Uno de los grandes discursos políticos que han marcado a la actual administración es la idea de transformar al Poder Judicial para acercarlo a la ciudadanía. Se nos dijo que la reforma judicial iba encaminada a dos objetivos principales: primero, que la justicia fuera más cercana y entendible para la gente; y segundo, reducir los costos excesivos que históricamente han acompañado a una de las instituciones más complejas y criticadas del país. Sin embargo, a la luz de los hechos, los resultados distan mucho de lo prometido.

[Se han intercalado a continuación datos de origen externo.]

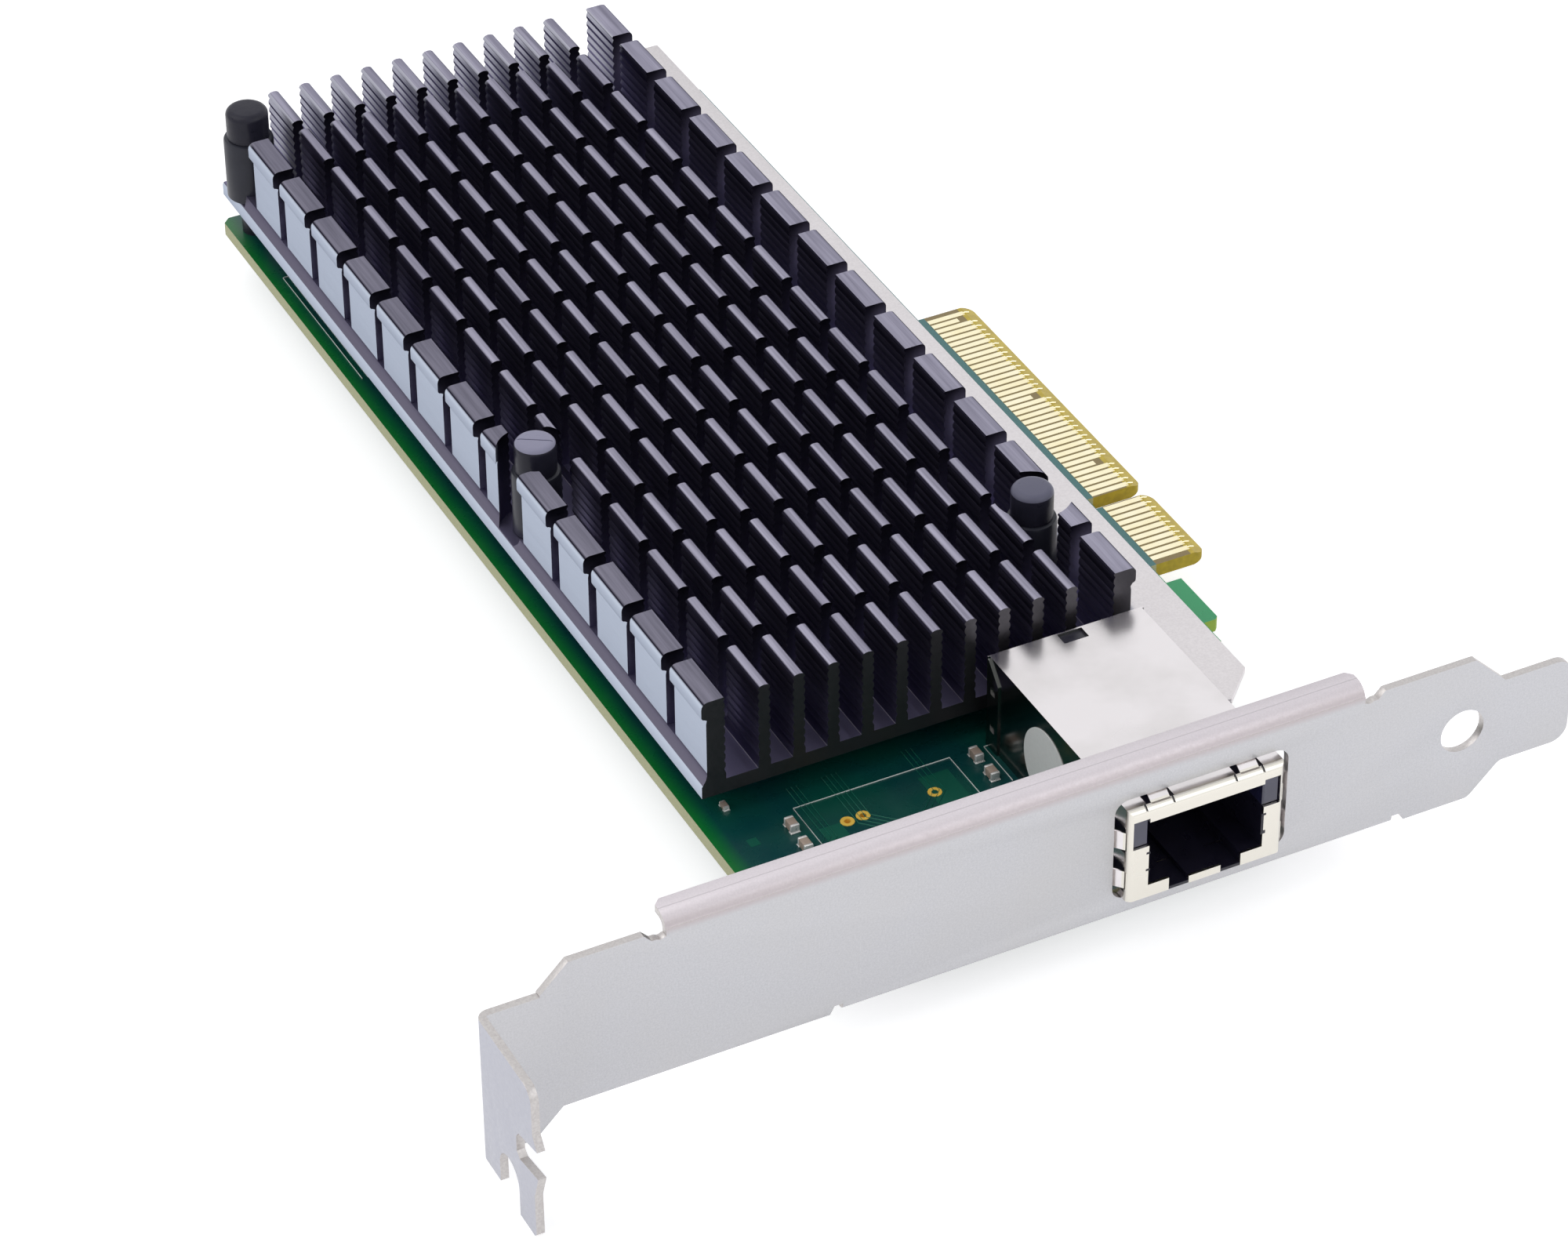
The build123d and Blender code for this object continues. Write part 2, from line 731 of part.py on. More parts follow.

Es cierto que el Poder Judicial, durante décadas, fue visto como una élite cerrada, integrada por magistrados con sueldos estratosféricos y rodeados de un grupo reducido pero bien pagado de asesores. En aquel entonces, los magistrados llegaban a percibir salarios que duplicaban los que hoy recibe la nueva presidencia de la Suprema Corte de Justicia de la Nación (SCJN). Se trataba de un sistema caro, rígido y alejado de la realidad de los ciudadanos comunes. Bajo esa lógica, la reforma judicial buscaba romper con ese esquema, apostando por austeridad, cercanía y eficiencia.
Pero lo que hoy tenemos es un escenario diferente, y quizá incluso más preocupante. Sí, el nuevo presidente de la Suprema Corte gana menos que sus antecesores, lo cual en papel parece un gesto de austeridad y compromiso. No obstante, lo que se ha ocultado tras ese discurso es la multiplicación de asesores y colaboradores bajo su mando. Mientras antes un magistrado podía tener entre 5 y 10 asesores, hoy la presidencia de la Corte concentra un número mucho mayor, con plazas creadas bajo criterios más políticos que técnicos.
En otras palabras, el ahorro en el sueldo del presidente de la SCJN se diluye rápidamente al sostener una estructura abultada de asesores, muchos de los cuales no llegan por su preparación en derecho, sino por su cercanía política o por compromisos adquiridos en el camino. Es aquí donde vale la pena reflexionar si realmente la reforma está cumpliendo con los principios de austeridad y eficiencia que prometía.
El caso del actual presidente de la SCJN, es un ejemplo claro de cómo la política puede terminar desplazando al conocimiento jurídico. Su llegada al cargo no fue resultado de una carrera judicial impecable ni de una trayectoria reconocida por su independencia y solvencia técnica. Más bien, fue producto de acuerdos políticos que lo colocaron en un puesto clave. Y cuando las designaciones responden más a intereses partidistas que a méritos profesionales, la justicia pierde legitimidad.
La ciudadanía esperaba un Poder Judicial más cercano, pero ¿cómo puede estarlo si quienes lo encabezan deben responder primero a las cuotas políticas que les garantizaron el cargo? La justicia, entonces, corre el riesgo de convertirse en un botín más dentro del juego del poder.
En este contexto, el ciudadano de a pie sigue enfrentando los mismos problemas de siempre: juicios largos, costos elevados, trámites incomprensibles y un sistema judicial que parece más preocupado en sus propios equilibrios internos que en resolver los problemas reales de la gente. Y aquí es donde el discurso de la reforma se convierte en un espejismo: se prometió cercanía, pero se mantiene la distancia; se prometió austeridad, pero se reciclan los privilegios bajo otras formas.
Es importante aclarar que la crítica no radica únicamente en el nombre de quien hoy preside la Corte, sino en la manera en que las reformas se están implementando. Si el verdadero objetivo es acercar la justicia a los ciudadanos, no basta con reducir el salario de los altos funcionarios; es necesario cambiar la lógica con la que se administra el poder, eliminar el exceso de asesores innecesarios y garantizar que quienes ocupen esos espacios lo hagan por capacidad, no por compadrazgos.
La justicia debe ser independiente y transparente, no un botín político. De lo contrario, seguiremos viendo cómo las reformas se convierten en simples herramientas retóricas para ganar simpatías, pero sin impacto real en la vida de la gente.
La gran pregunta que queda en el aire es si los ciudadanos estamos dispuestos a exigir que las reformas se cumplan en los hechos y no sólo en los discursos. Porque mientras no exista esa presión social, la justicia seguirá atrapada en un círculo vicioso: menos sueldos arriba, más asesores en medio, y la misma distancia con la base ciudadana.
La reforma judicial pudo ser una gran oportunidad para devolver confianza y legitimidad al Poder Judicial, pero en lugar de construir un puente con la ciudadanía, parece que se ha levantado un nuevo muro, más ancho y costoso; olvidando que la justicia no es teoria, es vida cotidiana.